Social Equity in Sustainable Communities

Elizabeth Mueller, Director
Center for Sustainable Development
Assistant Professor, School of Architecture
512-471-1151
ejmueller@mail.utexas.edu

Mueller is primarily interested in questions of social equity in cities and regions. She teaches courses on city planning history and planning theory, affordable housing policy, community development, urban politics, qualitative research methods and research design. Mueller’s work focuses on community development and affordable housing.
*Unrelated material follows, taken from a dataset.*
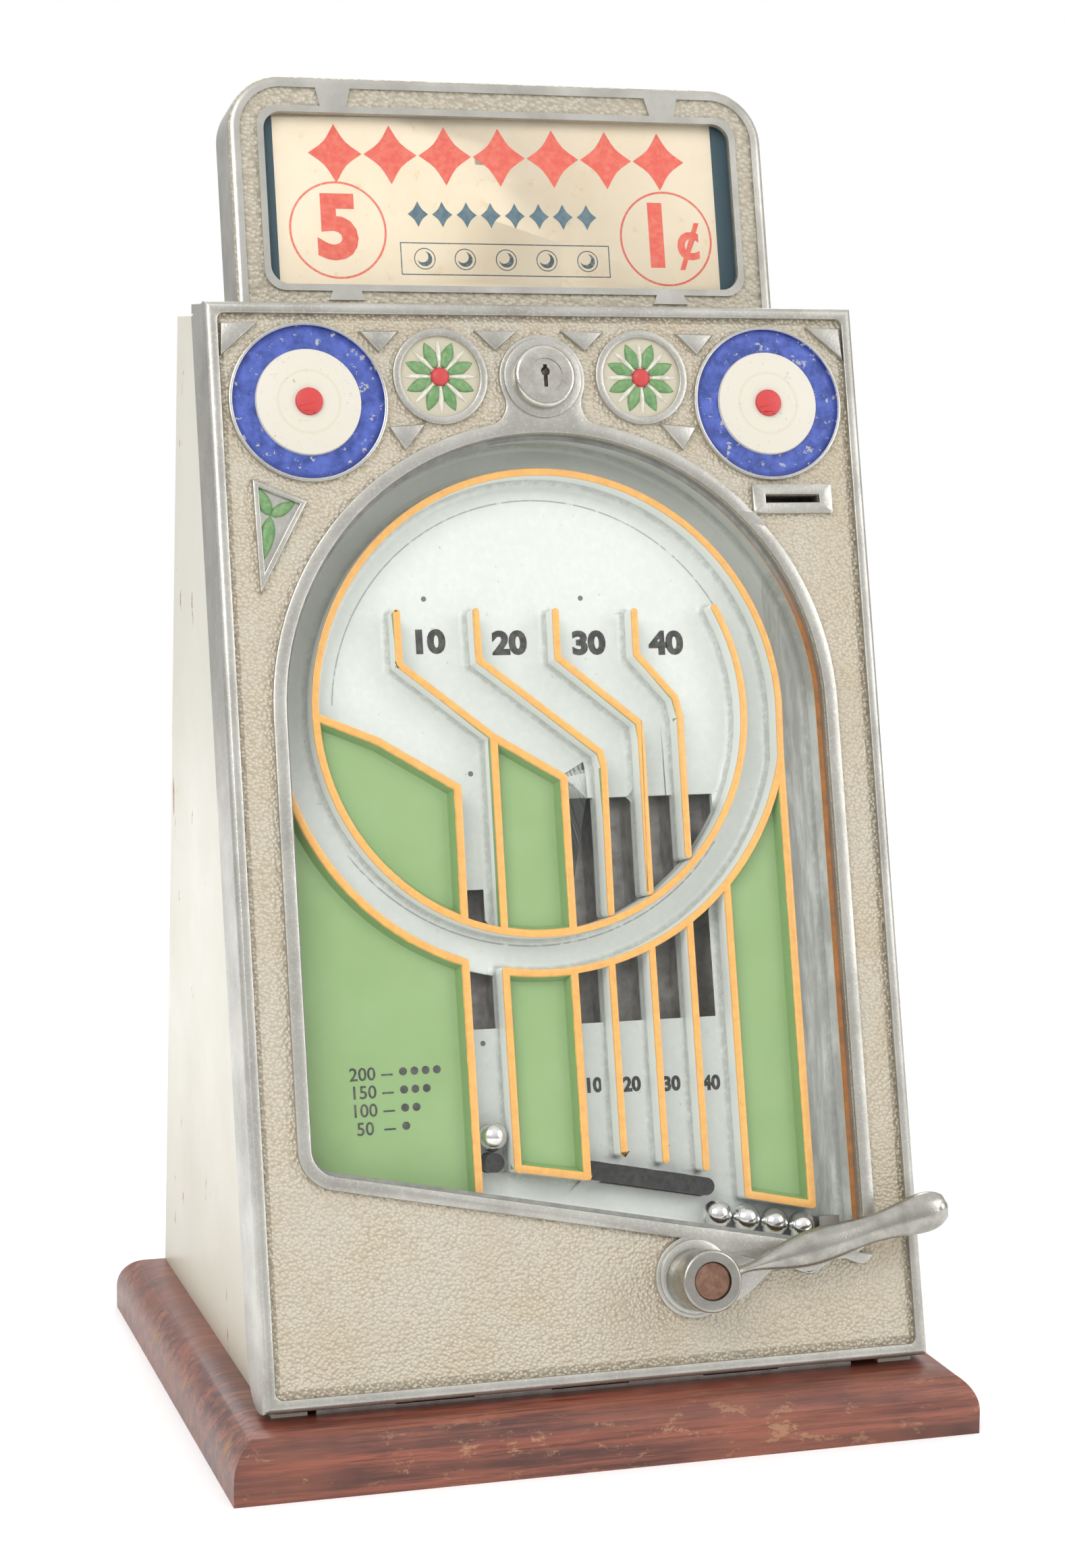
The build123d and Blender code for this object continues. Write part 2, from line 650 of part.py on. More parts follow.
with BuildPart() as playfield:
    with BuildSketch(face.offset(playfield_back)):
        window_outline(border)
    extrude(amount=land_top - playfield_back)
    # channels: everything inside the window but the ridges and pocket blocks
    with BuildSketch(face.offset(land_top)) as channels:
        window_outline(0)
        with BuildSketch(mode=Mode.PRIVATE) as standing:
            for outline in pockets:
                offset(outline, amount=half_land, kind=Kind.ARC, mode=Mode.ADD)
            for points in upper_dividers:
                ridge(points)
            for x, low in lower_dividers:
                ridge([(x, low + half_land), (x, circle_v(ring_centre, ring_r, x, -1))])
            round_ridge(ridge_centre, ridge_r, 0, 180)
            round_ridge(spiral_centre, spiral_r, 180, 180 + spiral_end)
            ridge([(ridge_centre[0] + ridge_r, ridge_centre[1]), (lane_wall, 224.0)])
            ring_start = degrees(asin((out_right - ring_centre[0]) / ring_r)) - 90
            ring_stop = degrees(asin((lane_wall - ring_centre[0]) / ring_r)) - 90
            round_ridge(ring_centre, ring_r, ring_start, ring_stop - ring_start)
        add(standing.sketch, mode=Mode.SUBTRACT)
    extrude(amount=-channel_depth, mode=Mode.SUBTRACT)
    # tapered pockets, hollow behind
    for outline in pockets:
        with BuildSketch(face.offset(land_top)):
            offset(outline, amount=-half_land, kind=Kind.INTERSECTION)
        extrude(amount=-pocket_depth, taper=pocket_taper, mode=Mode.SUBTRACT)
        with BuildSketch(face.offset(playfield_back)):
            offset(outline, amount=-half_land - 3, kind=Kind.INTERSECTION)
        extrude(amount=channel_depth - pocket_depth, mode=Mode.SUBTRACT)
    # openings through the floor at the feet of the upper columns
    with BuildSketch(face.offset(playfield_back)):
        upright_block(*scoring_opening)
        upright_block(*out_opening)
        with Locations(spiral_centre):
            Circle(spiral_r - half_land, mode=Mode.INTERSECT)
        with BuildSketch(mode=Mode.PRIVATE) as kept:
            for points in upper_dividers:
                ridge(points)
        add(kept.sketch, mode=Mode.SUBTRACT)
    extrude(amount=floor_thickness, mode=Mode.SUBTRACT)
    # and at the heads of the lower ones, where the balls come out again
    with BuildSketch(face.offset(playfield_back)):
        Polygon(
            (out_left + half_land, return_low), (out_left + half_land, return_left_high),
            (return_right, return_right_high), (return_right, return_low), align=None,
        )
        with BuildSketch(mode=Mode.PRIVATE) as kept:
            with Locations(ring_centre):
                Circle(ring_r + half_land)
            offset(pockets[3], amount=half_land, kind=Kind.ARC, mode=Mode.ADD)
            for x, low in lower_dividers:
                ridge([(x, low), (x, 160.0)])
        add(kept.sketch, mode=Mode.SUBTRACT)
    extrude(amount=floor_thickness, mode=Mode.SUBTRACT)
    # slots that the gate bar, the gate pin and the kicker head work in
    with BuildSketch(face.offset(playfield_back)):
        gate_bar_outline(0.4)
        with Locations(gate_pin_at):
            Circle(gate_pin_r + 0.4)
    extrude(amount=floor_thickness, mode=Mode.SUBTRACT)
    with BuildSketch(face.offset(channel_floor)):
        upright_block(head_left - 0.4, kicker_slot_right, kicker_slot_low, kicker_slot_high)
    extrude(amount=channel_depth + 1, mode=Mode.SUBTRACT)
    # ears on the casting's posts
    with BuildSketch(face.offset(playfield_back)):
        with Locations(*ear_places):
            Circle(ear_radius)
        for side in (-1, 1):
            for v in ear_heights:
                with Locations((side * (ear_x + window_half) / 2, v)):
                    Rectangle(ear_x - window_half, 2 * ear_radius)
    extrude(amount=floor_thickness)
    with BuildSketch(face.offset(playfield_back)):
        with Locations(*ear_places):
            Circle(2.0)
    extrude(amount=floor_thickness, mode=Mode.SUBTRACT)
save(playfield.part, "playfield")

away = Plane(origin=face.origin, x_dir=(-1, 0, 0), z_dir=(0, cos(lean), -sin(lean)))
screw(
    away.offset(-playfield_back), 1.6, 3.4, 11.0, 2.0, "playfield_screws",
    [(-x, v) for x, v in ear_places],
)

# Tunnel box: carries each ball behind the ring channel from its upper column to its lower one.
tunnel_left = -43.0
tunnel_right = 66.0
tunnel_low = 124.0
tunnel_high = 222.0
with BuildPart() as tunnel_box:
    with BuildSketch(face.offset(playfield_back)):
        Polygon((tunnel_left, tunnel_low), (tunnel_right, tunnel_low), (tunnel_right, tunnel_high),
                (tunnel_left, tunnel_high), align=None)
    extrude(amount=-tunnel_depth)
    offset(
        amount=-tunnel_wall,
        openings=tunnel_box.faces().sort_by(Axis(face.origin, face.z_dir))[-1],
    )
    with BuildSketch(face.offset(playfield_back)):
        for x in (-24.5, 1.8, 16.4, 32.0, 47.6):
            with Locations((x, (tunnel_low + tunnel_high) / 2)):
                Rectangle(tunnel_wall, tunnel_high - tunnel_low - tunnel_wall)
    extrude(amount=-tunnel_depth + tunnel_wall / 2)
    # lugs for its screws
    with BuildSketch(face.offset(playfield_back)):
        with Locations((tunnel_left - 4, 210), (tunnel_left - 4, 136), (tunnel_right + 4, 215),
                       (tunnel_right + 4, 136)):
            Rectangle(10, 9)
    extrude(amount=-tunnel_wall)
save(tunnel_box.part, "tunnel_box")
screw(
    away.offset(-playfield_back + tunnel_wall), 1.3, 2.7, 3.6, 1.6, "tunnel_screws",
    [(-x, v) for x, v in (
        (tunnel_left - 5, 210), (tunnel_left - 5, 136), (tunnel_right + 5, 215), (tunnel_right + 5, 136)
    )],
)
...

Sergio Palleroni, Associate Professor
School of Architecture
512-471-7878
palleroni@mail.utexas.edu

Palleroni has worked on housing and community development in the developing world since the 1970s for not-for-profit agencies and governmental and international agencies such as UNESCO, the World Bank and the governments of Nicaragua, Mexico, Colombia and Costa Rica.

Sustainable Technologies

Steven Moore, Director
Graduate Program in Sustainable Design
Associate Professor, School of Architecture
512-471-0184
samoore@mail.utexas.edu

Moore teaches design and courses related to the philosophy, history and application of sustainable technology. His research interests are broadly interdisciplinary and focus upon the social construction of sustainable technologies, buildings and cities.
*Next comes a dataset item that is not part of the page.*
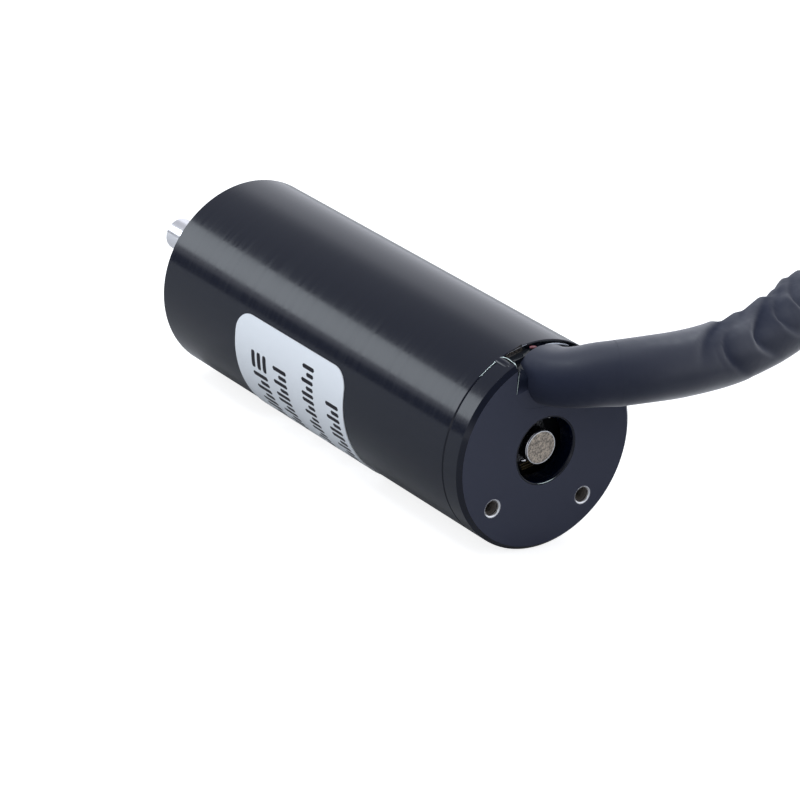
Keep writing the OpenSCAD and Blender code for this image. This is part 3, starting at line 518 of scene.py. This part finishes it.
# A ridge turns into its groove over this far before and past the line
CREASE_HALF = 0.75
# A crease's slope is measured between these angles; the unit is one over that arc in millimetres
SLOPE_ANGLES = (-10, 0, 10)
SLOPE_UNIT = 0.78
FOLD_EASE = 0.7
FOLD_LOWEST = -0.75
FOLD_HIGHEST = 1.15
# How far before and past a crease its painted shade builds up, how it fades, and what depth gives it
# in full
SHADE_BUILDS = (-0.55, 0.4)
SHADE_FADES = 1.3
SHADE_DEPTH = 0.4
# The folded stretch has a little painted shade all over, as lower gloss and sheen: stations and angles
# where that starts and ends
DULL_STARTS = (15, 23)
DULL_ENDS = (34, 60)
DULL_SIDE = (50, 105)
DULL_PAINTED_SHADE = 0.38
# Past the folds the lead swells on its near side, after a dip
CROWN_ANGLE = -45
CROWN_SPREAD = 42
CROWN_HIGH = 0.60
CROWN_STARTS = (31, 40)
CROWN_ENDS = (46, 58)
DIP_DEEP = 0.48
DIP_STATION = 28.9
DIP_LENGTH = 1.9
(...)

Urban and Environmental Planning

Kent Butler, Program Director and Associate Professor
Graduate Program in Community and Regional Planning
Associate Dean for Research and Facilities, School of Architecture
512-797-6644 or 512-471-0129
k.butler@mail.utexas.edu

In recent years, Butler has obtained more than $4 million in grants and contracts for urban and environmental planning research and programs, ranging in scale from park planning to regional endangered species habitat plans and statewide growth policy studies. He maintains a research program in water resources, environmental and land use planning.

Water Resources and Conservation

David J. Eaton, Professor
Natural Resource Policy Studies
Lyndon B. Johnson School of Public Affairs
512-471-8972
eaton@mail.utexas.edu

Eaton has written on rural water supply, international water resource conflicts, energy management, environmental problems of industries, management of emergency medical services, applications of mathematical programming to resource problems, insurance and agriculture. He research focuses on sustainable development in international river basins, evaluation of energy and water conservation programs, and prevention of pollution.

Bridget Scanlon, Senior Research Scientist
Bureau of Economic Geology
Jackson School of Geosciences
512-471-8241
bridget.scanlon@beg.utexas.edu

Scanlon sees a potential water crisis for a growing world. Agriculture consumes more freshwater than any other human activity. Her research shows that irrigated agriculture, because it depletes groundwater and can increase salinity at the surface, is a losing proposition. And yet, when done correctly, it can flush salts from the soil. To have truly sustainable agriculture, she recommends alternating between rain-fed and irrigated farming. She received the Conservation Award from the Barton Springs Edwards Aquifer Conservation District in 2000 and 2004.